Currently, 12.5 million people subscribe to Lifeline, according to the Universal Service Administrative Company, which runs the program for the FCC. The FCC’s proposal would impose deep and devastating cuts—ones that would kneecap Lifeline, including a strict budget cap that would restrict funding and a lifetime benefits cap that would limit the amount of time a household can receive the subsidy. Via the FCC’s proposals, the commission has poised itself to severely hinder Lifeline’s effectiveness at bringing internet and phone access into low-income communities of color.

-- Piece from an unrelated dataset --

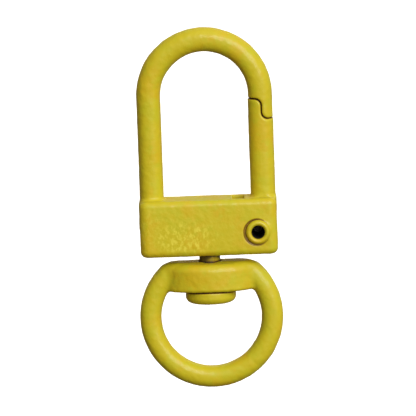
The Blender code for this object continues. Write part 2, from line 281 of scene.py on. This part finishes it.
def hook_body_field(x, y, z):
    rod = trim(arch_field(x, y, z), np.minimum(joint_region(x, y, z, -1), x), joint_edge(y))
    body = join(rod, block_field(x, y, z), LEG_FILLET)
    side, beyond = SLOT_WIDTH / 2, BODY_HIGH[0] + BEYOND
    slot = box(x, y, z, (SLOT_LEFT, -side, SLOT_FLOOR), (beyond, side, SLOT_ROOF), PAINT_EDGE)
    mouth = mouth_field(x, y, z)
    well = box(x, y, z, (WELL_LEFT, -side, WELL_FLOOR), (beyond, side, SLOT_ROOF), PAINT_EDGE)
    pin_distance = np.hypot(x - PIVOT[0], z - PIVOT[2])
    pin_hole = pin_distance - PIN_SHANK - HOLE_CLEARANCE
    spot_distance = np.hypot(x - PIVOT[0] - SPOT_SHIFT[0], z - PIVOT[2] - SPOT_SHIFT[1])
    slanted = SPOT_DEPTH - SPOT_SLANT * (x - PIVOT[0] + SPOT_START)
    spot_floor = BODY_LOW[1] + np.maximum(slanted, SPOT_LEAST)
    spot = trim(spot_distance - SPOT_RADIUS, y - spot_floor, PAINT_EDGE / 2)
    stud_hole = np.maximum(np.hypot(x, y) - STUD_SHANK - HOLE_CLEARANCE, z - SLOT_ROOF)
    hollow = np.minimum(np.minimum(slot, mouth), np.minimum(well, stud_hole))
    body = trim(body, -hollow, PAINT_EDGE)
    body = trim(body, -spot, PAINT_EDGE)
    collar = np.maximum(pin_distance - PIN_RIM + COLLAR_INSET, np.maximum(COLLAR_FRONT - y, y + side))
    fill = PAINT_FILL * np.clip(PAINT_FILL_START + PAINT_FILL_GROWTH * (x - PIVOT[0]), 0, 1)
    body = join(body, collar, fill)
    return trim(body, -pin_hole, PAINT_EDGE / 2)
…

More specifically, the FCC is seeking to phase out of the program the inclusion of standalone broadband, while also proposing to eliminate requirements that providers participating in Lifeline sell recipients mobile devices that are Wi-Fi and hotspot-enabled. While these changes may seem small, they would hamstring the program’s potential to help bridge the homework gap, given that Lifeline recipients receive only one subsidy per household. Stripped of the ability to receive standalone broadband for the entire household, each member of the home would have to share a single mobile device.
Take a household with one or two caregivers applying for work and in which the children need to do their homework. What takes priority? Without standalone fixed broadband, would the family have enough data to go around for a few days? A month? These needs include not only education for the children, but also employment, healthcare, and financial and government needs for the adults. Plus, the current requirement that Lifeline devices be able to connect to Wi-Fi networks and turn into hotspots helps households make the most of their subsidy through free Wi-Fi at places like the library, Starbucks, or McDonald’s (a particularly popular place for kids to do their homework).

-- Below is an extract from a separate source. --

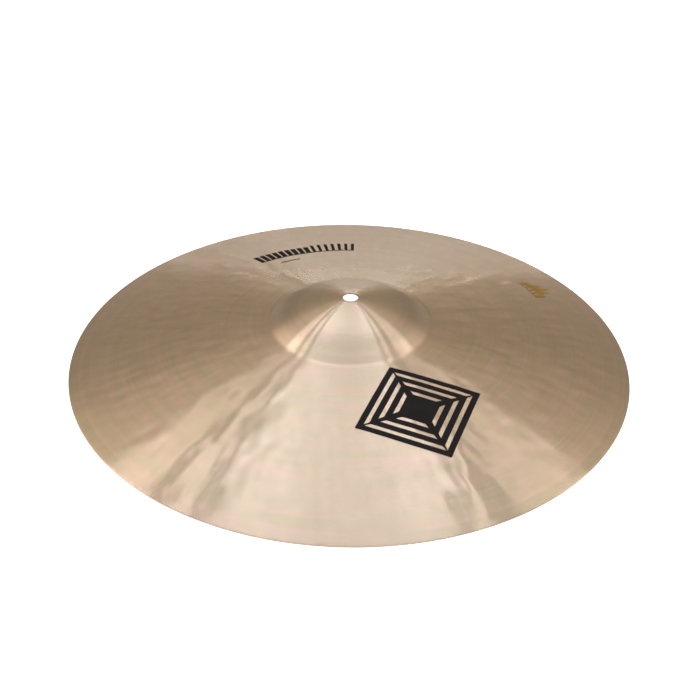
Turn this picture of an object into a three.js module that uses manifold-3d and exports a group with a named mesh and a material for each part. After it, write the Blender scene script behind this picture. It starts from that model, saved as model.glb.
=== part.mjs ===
// A thin 18-inch crash cymbal: one bronze disc with a domed bow, a raised bell and a half-inch
// hole for the stand, and four marks printed on its top.
// Millimetres. +Z is up, along the hole's axis, and the rim's lower edge lies in the plane z = 0.

import * as THREE from "three";
import { mergeVertices } from "three/addons/utils/BufferGeometryUtils.js";
import Module from "manifold-3d";

const wasm = await Module();
wasm.setup();

const degrees = THREE.MathUtils.degToRad;

// ---- The disc ----
const OUTER_RADIUS = 228.6;
const BELL_RADIUS = 66.4; // where the bell meets the bow
const SEAT_RADIUS = 10; // flat ring round the hole, which the stand's felts press on
const HOLE_RADIUS = 6.35;
const BOW_RISE = 27.8; // from the rim to the foot of the bell
const BELL_RISE = 21.6; // from the foot of the bell to the seat
const CREASE_ROUNDING = 8.5; // radius of the hollow where the bell meets the bow
const BELL_THICKNESS = 1.1;
const EDGE_THICKNESS = 0.7; // the bow thins evenly from the bell to this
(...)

The move to halt support for standalone broadband under Lifeline would shrink the great potential of the program to bridge a dizzying divide: Only 57 percent of black American adults and 47 percent of Hispanic American adults have broadband access at home, in contrast to 72 percent of their white counterparts. And as I mentioned above, this disparity, to no one’s surprise, trickles down to younger generations, too.
But there’s more. The FCC has also proposed eliminating “wireless resellers” from Lifeline. Resellers, in a nutshell, buy access to networks run by facilities-based providers and resell access to that network to consumers; the majority (over 70 percent) of wireless Lifeline recipients get their service from a wireless reseller. (The good news, though, is that the proposal to ban wireless resellers is so unpopular that it’s brought together progressive and conservative organizations and analysts, public interest organizations, and companies such as Verizon and Sprint to condemn it.)

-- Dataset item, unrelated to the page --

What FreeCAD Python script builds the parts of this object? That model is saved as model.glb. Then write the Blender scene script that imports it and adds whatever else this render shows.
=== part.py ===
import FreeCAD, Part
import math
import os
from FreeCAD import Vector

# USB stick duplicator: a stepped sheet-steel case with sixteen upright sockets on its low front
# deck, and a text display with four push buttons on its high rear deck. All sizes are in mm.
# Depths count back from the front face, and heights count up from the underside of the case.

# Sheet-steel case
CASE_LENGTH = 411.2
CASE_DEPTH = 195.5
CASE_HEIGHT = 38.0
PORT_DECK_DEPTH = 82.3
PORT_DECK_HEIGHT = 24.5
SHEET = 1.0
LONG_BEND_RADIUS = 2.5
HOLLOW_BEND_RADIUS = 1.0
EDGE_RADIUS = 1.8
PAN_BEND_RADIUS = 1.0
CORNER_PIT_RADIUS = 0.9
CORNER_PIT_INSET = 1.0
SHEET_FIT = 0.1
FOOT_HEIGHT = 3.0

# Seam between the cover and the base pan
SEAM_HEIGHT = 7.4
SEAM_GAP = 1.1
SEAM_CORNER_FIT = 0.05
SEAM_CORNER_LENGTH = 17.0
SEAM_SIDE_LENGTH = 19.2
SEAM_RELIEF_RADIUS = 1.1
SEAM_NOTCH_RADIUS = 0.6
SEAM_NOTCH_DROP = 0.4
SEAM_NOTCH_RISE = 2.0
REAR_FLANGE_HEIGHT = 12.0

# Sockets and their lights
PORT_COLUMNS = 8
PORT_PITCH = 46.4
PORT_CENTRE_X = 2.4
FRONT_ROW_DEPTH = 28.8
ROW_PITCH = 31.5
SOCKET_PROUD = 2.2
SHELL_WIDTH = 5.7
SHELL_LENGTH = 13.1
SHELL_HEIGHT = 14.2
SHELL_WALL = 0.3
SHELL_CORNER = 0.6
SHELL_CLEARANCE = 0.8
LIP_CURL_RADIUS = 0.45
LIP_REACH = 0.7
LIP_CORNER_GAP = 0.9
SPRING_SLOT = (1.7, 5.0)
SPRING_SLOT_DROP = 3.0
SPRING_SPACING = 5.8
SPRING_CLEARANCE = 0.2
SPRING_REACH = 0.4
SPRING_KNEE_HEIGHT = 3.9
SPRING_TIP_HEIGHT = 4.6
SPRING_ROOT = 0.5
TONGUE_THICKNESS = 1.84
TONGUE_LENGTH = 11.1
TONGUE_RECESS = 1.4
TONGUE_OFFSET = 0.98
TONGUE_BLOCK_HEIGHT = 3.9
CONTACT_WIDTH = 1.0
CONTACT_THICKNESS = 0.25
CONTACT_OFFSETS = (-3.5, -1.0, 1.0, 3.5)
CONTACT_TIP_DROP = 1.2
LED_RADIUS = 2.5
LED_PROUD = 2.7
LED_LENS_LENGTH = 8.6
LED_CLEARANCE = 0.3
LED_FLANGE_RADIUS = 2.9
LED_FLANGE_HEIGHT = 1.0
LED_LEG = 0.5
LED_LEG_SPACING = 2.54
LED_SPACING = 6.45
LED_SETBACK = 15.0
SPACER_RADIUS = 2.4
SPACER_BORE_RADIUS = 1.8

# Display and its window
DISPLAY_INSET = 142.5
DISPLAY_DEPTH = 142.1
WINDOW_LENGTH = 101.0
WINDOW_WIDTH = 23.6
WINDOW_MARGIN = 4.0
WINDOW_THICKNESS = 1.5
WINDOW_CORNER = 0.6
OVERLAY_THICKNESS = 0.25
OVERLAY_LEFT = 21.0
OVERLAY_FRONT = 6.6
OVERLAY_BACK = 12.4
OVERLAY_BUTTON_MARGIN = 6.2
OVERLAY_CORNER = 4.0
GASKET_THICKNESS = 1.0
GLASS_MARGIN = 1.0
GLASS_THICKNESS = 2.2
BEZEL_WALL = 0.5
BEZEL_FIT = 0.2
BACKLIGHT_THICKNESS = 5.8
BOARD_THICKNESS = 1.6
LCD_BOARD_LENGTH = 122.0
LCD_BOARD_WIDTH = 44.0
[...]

In all that, the FCC’s proposal represents many steps backward for the agency that has worked for decades to bring the unconnected online. If the FCC continues in this direction, it will be low-income black and Hispanic households that have to suffer the attendant consequences of the commission’s actions. More than other groups, these communities can already feel the impact of the digital divide. If the FCC abdicates its role in this issue, it will, in turn, only perpetuate a vicious cycle that for years has ensured that certain communities remain offline—and on the margins.